Article

Tech Time: Let’s Talk About Member Service Strategy

hands typing on laptop that displays chat box where agent asks how they can help
By Dan Michaeli

3 minutes

5 reasons chat alone isn’t enough for successful digital engagement and service delivery

As member expectations continue to evolve, credit unions are increasingly seeking ways to deliver better digital service in real-time. While live web chat with a member service representative may have checked that box in the past, traditional chat alone no longer suffices for increasingly sophisticated, tech-savvy members who now expect more from their financial services providers.

In today’s digital world, consumers spend their time engaging with one another as well as businesses through a range of digital channels, including chat, voice and even video, and they expect these options from their financial institutions. While there is a time and place for chat, it should only be one component of a larger digital member service strategy, emphasizing context and seamless member interactions.

Those that ignore the broader digitization of member service and rely solely on live chat for online support will quickly fall behind. There are five key reasons why standalone chat falls short today.  

1. Chat is no longer a differentiator. While offering live web chat as an engagement option provides a convenient service channel, it has quickly become table stakes. In fact, Gartner estimates 85% of businesses will offer live chat in 2022. Because chat is perceived as a relatively simple add-on to an existing website, many businesses across all industries have used it as a first step toward becoming more digitally centered. However, not all chat features are created equal; the way your chat module interfaces with the contact center and integrates with other communication touchpoints is crucial to its effectiveness.

2. Chat has its limits. For questions around simple tasks like changing a password or checking an account balance, live web chat or even basic chatbots can be a great engagement tool. But what about more complicated matters like co-signing a loan application or suspicions of identity theft? Members don’t have the time to type long explanations, they and don’t have much patience to wait for slow responses from agents. For complex issues that are less routine to address, voice or video chat is much more efficient and effective. By offering the flexibility to switch from text chat to on-screen voice or video, credit unions will be able to deliver a frictionless, personalized member experience and decrease handle times.

3. Chat lacks valuable context. Both members and service representatives can become easily frustrated by the back-and-forth of a chat exchange. Implementing tools like cobrowsing (short for collaborative browsing, which allows a service rep to access and interact with the member’s browser) and screen sharing enhances the service experience and reduces engagement times, allowing the representative to see where the member is within your credit union’s digital domain. Allowing the member and service representative to be on the same page—literally—decreases the risk of miscommunication and even allows the member to follow along and learn how to complete the task themselves next time.

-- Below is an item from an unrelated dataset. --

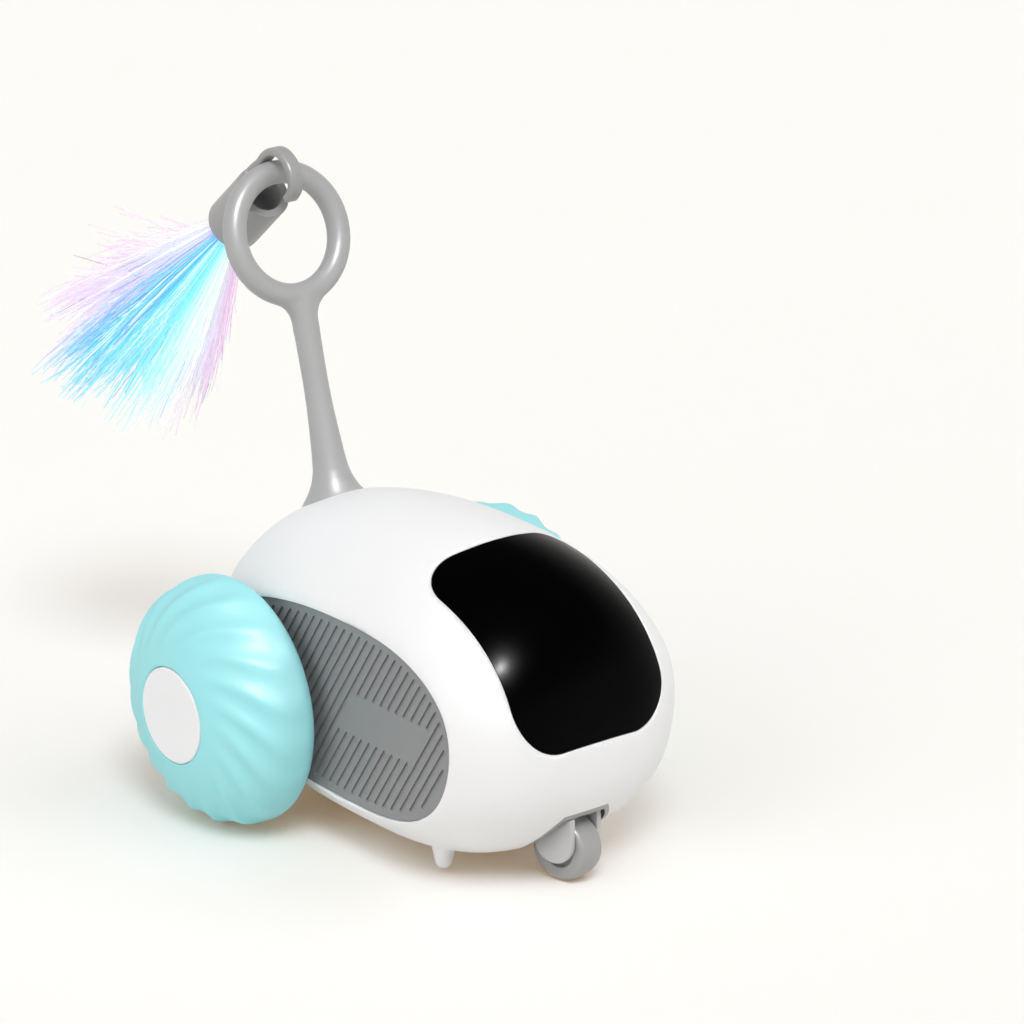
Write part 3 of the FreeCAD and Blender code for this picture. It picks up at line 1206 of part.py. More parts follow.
SINGLE_PIECES = [
    body_shell, base_cover, visor, caster_liner, caster_fork, swivel_clip, caster_wheel, caster_axle,
    battery, circuit_board, power_board, receiver_board, receiver_eye, power_button, button_switch,
    charge_port, cover_screws, gearbox_screws, board_screws, tail_stem, tail_retainer, tail_ring,
    teaser_hook, tassel_ferrule, tassel_fibres,
]
PAIRED_PIECES = [
    side_panel, tyre, wheel_hub, hub_cap, wheel_axle, axle_bush, output_gear, compound_gear,
    compound_pin, motor_pinion, motor_shaft, motor, gearbox_case,
]


def build():
    """All pieces by name, in the working frame."""
    pieces = {make.__name__: make() for make in SINGLE_PIECES}
    for make in PAIRED_PIECES:
        left = make()
        pieces["left_" + make.__name__] = left
        pieces["right_" + make.__name__] = mirrored(left)
    return pieces


def main():
    os.makedirs("parts", exist_ok=True)
    pieces = build()
    middle = (EGG_Y - EGG_FRONT + pieces["tassel_fibres"].optimalBoundingBox().YMax) / 2.0
    print("moved along Y by", round(-middle, 4))
    for name, shape in pieces.items():
        shape.translate(Vector(0, -middle, 0))
        solids = shape.Solids
        print(name, "solids", len(solids), "valid", shape.isValid(), "volume", round(shape.Volume, 1))
        if len(solids) == 1:
            shape = solids[0]
        else:
            shape = Part.makeCompound(solids)
        shape.exportStep("parts/" + name + ".step")


main()
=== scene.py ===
import json
import math

import bmesh
import bpy
from mathutils import Matrix, Vector


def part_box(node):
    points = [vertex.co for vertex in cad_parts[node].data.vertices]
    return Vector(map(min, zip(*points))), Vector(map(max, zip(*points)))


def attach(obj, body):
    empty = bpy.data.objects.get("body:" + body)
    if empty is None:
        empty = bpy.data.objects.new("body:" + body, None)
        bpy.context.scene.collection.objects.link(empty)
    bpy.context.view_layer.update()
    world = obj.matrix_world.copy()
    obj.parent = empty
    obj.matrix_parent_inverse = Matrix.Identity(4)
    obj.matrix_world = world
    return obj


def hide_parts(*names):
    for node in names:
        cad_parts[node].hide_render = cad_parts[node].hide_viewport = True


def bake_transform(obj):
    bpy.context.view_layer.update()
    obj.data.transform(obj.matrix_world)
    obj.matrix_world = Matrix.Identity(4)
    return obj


bl_info = {
    "name": "Robotic cat toy car",
    "version": (1, 0, 0),
    "blender": (4, 5, 0),
    "location": "View3D > Sidebar > Cat Toy Car",
    "description": "Builds the looks of a robotic cat toy car round its construction model",
    "category": "Object",
}

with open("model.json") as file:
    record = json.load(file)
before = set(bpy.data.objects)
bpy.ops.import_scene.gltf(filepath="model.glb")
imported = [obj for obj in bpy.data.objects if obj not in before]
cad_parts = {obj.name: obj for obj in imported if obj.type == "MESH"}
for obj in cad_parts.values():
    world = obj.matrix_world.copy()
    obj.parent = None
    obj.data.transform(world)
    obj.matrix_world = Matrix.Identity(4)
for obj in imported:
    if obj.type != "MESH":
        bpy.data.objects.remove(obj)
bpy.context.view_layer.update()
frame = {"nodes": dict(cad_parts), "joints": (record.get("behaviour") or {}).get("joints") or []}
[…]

4. Chatbots are on the rise. Augmenting chat with AI-enabled chatbots has improved the member experience in many instances. Smart chatbots can deliver faster and more consistent service, enabling credit unions to serve more members with less effort and fewer service representatives. AI can also allow chatbots to learn and improve and determine when to seamlessly transfer members who require a more complicated response to a live agent via text, voice or video chat.

5. Chat is a starting point for better performance. Incorporating chat into the member service mix is a solid first step in improving digital delivery, but integrating other channels, such as voice and video, has been proven to yield even stronger results. By leveraging these tools together and compiling data from interactions on each channel, service representatives can be more proactive, better serving their members with a more personalized experience.

Chat is a useful tool for interacting with members, but it falls short as a standalone solution. Instead, chat should be viewed as one piece of a holistic solution that includes other communication methods. Credit unions offering sophisticated chat capabilities that seamlessly integrate with other communication channels, such as video, voice and cobrowsing, will be much better positioned to increase service efficiency, strengthen member engagement and deepen loyalty.  

Dan Michaeli is the CEO and co-founder of Glia, New York, a provider of digital customer service.